ISLAMABAD: Pakistan has thrust itself into the centre of a high-stakes diplomatic push to reopen the Strait of Hormuz, the world’s most critical energy chokepoint now largely paralysed by the Iran conflict.
Five sources familiar with the matter told Reuters that Turkey, Egypt and Saudi Arabia have floated concrete proposals to Washington on maritime traffic and restoring shipping flows through the waterway.
The initiative aims to stabilise global oil supplies at a moment when tanker traffic has plunged to a fraction of normal levels.
Turkey, Egypt and Saudi Arabia are actively exploring the formation of a joint consortium to manage oil flows, with Pakistan formally invited to participate, two Pakistani sources confirmed.
The management model under discussion includes Suez Canal-style fee structures to ensure safe passage and generate revenue for security operations.
Proposals were forwarded to the White House even before Sunday’s four-nation meeting in Islamabad, a senior Pakistani official disclosed.
The consortium plan has already been shared with both the United States and Iran, the sources added, underscoring the delicate balancing act required.
Pakistan’s army chief General Asim Munir has maintained regular contact with US Vice President JD Vance, positioning Islamabad as a trusted channel between Tehran and Washington.
The Strait of Hormuz carries staggering volumes of energy. In the first half of 2025 it handled an average of 20.9 million barrels per day of crude oil and petroleum products.
That figure represents roughly 20 per cent of global petroleum liquids consumption and one-quarter of all seaborne oil trade, according to the US Energy Information Administration and International Energy Agency data.
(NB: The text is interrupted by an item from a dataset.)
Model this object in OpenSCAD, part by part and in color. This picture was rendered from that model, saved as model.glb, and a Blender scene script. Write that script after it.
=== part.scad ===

Crude oil alone accounted for about 15 million barrels daily, with Saudi Arabia supplying 37 per cent of those exports, Iraq 23 per cent and the UAE another 13 per cent.
Nearly 90 per cent of the oil exiting the strait heads to Asia, where China receives 37.7 per cent, India 14.7 per cent, South Korea 12 per cent and Japan 10.9 per cent.
Disruption has triggered immediate economic pain. With vessel transits dropping below 10 per cent of pre-conflict averages since early March 2026, international oil prices have spiked sharply, threatening inflation in import-dependent economies.
Pakistan, which imports more than 85 per cent of its oil needs, stands particularly exposed to any prolonged closure that drives up global benchmarks.
Regional powers see the consortium as a pragmatic interim solution until broader de-escalation is achieved.
Egypt’s proposal, shared with Washington ahead of the Islamabad talks, emphasises a neutral management body that could guarantee safe passage for commercial shipping.
Turkey’s participation brings NATO-linked credibility while Saudi Arabia’s involvement ensures Gulf producer buy-in.
Pakistan’s inclusion would add strategic depth, given its long border with Iran and established diplomatic channels in both Tehran and Western capitals.
Analysts note the proposal draws on precedents such as the Black Sea Grain Initiative, adapting the model to a far more complex maritime theatre.
If implemented, the consortium could generate substantial fees while funding joint naval patrols and demining operations in the narrow 21-nautical-mile-wide strait.
International shipping data already shows a modest uptick in cautious transits in recent days, yet volumes remain far below the 153 daily vessel average recorded before the escalation.
The stakes extend beyond oil. Roughly one-fifth of global liquefied natural gas trade also passes through Hormuz, primarily from Qatar, adding further pressure on Asian energy importers.
United States imports from the Persian Gulf via the strait averaged 0.5 million barrels per day in 2024, representing just 7 per cent of American crude imports yet still contributing to domestic price volatility.
Pakistani diplomats describe the weekend talks as the first concrete step toward a multilateral framework acceptable to all parties.
The foreign ministers of Turkey, Egypt and Saudi Arabia held closed-door sessions with their Pakistani counterparts, focusing initially on technical aspects of the consortium before widening discussions to cease-fire elements.
A Reuters source familiar with the Egyptian submission highlighted the need for international guarantees that would allow tankers to resume full operations without fear of interception.
Should the proposal gain traction, it could prevent what oil industry leaders have warned would be cascading supply-chain disruptions lasting months.
The American Petroleum Institute has already urged swift action to reopen the strait, citing its irreplaceable role in global energy architecture.
For Pakistan, successful mediation would enhance its diplomatic stature while potentially securing preferential terms for its own energy imports once flows resume.
The consortium model also offers a face-saving mechanism for Iran, allowing managed access without appearing to yield under direct pressure.
As the meetings concluded on Sunday, officials expressed cautious optimism that the framework could form the basis of a longer-term stabilisation agreement.
Global markets are watching closely, with every incremental step toward reopening the strait carrying billions in economic implications.
The Islamabad proposals represent a rare convergence of interests among four influential Muslim-majority nations at a moment of acute regional crisis.
Whether Washington and Tehran respond positively will determine if the strait’s 20-million-barrel daily lifeline is restored before further damage is inflicted on the world economy.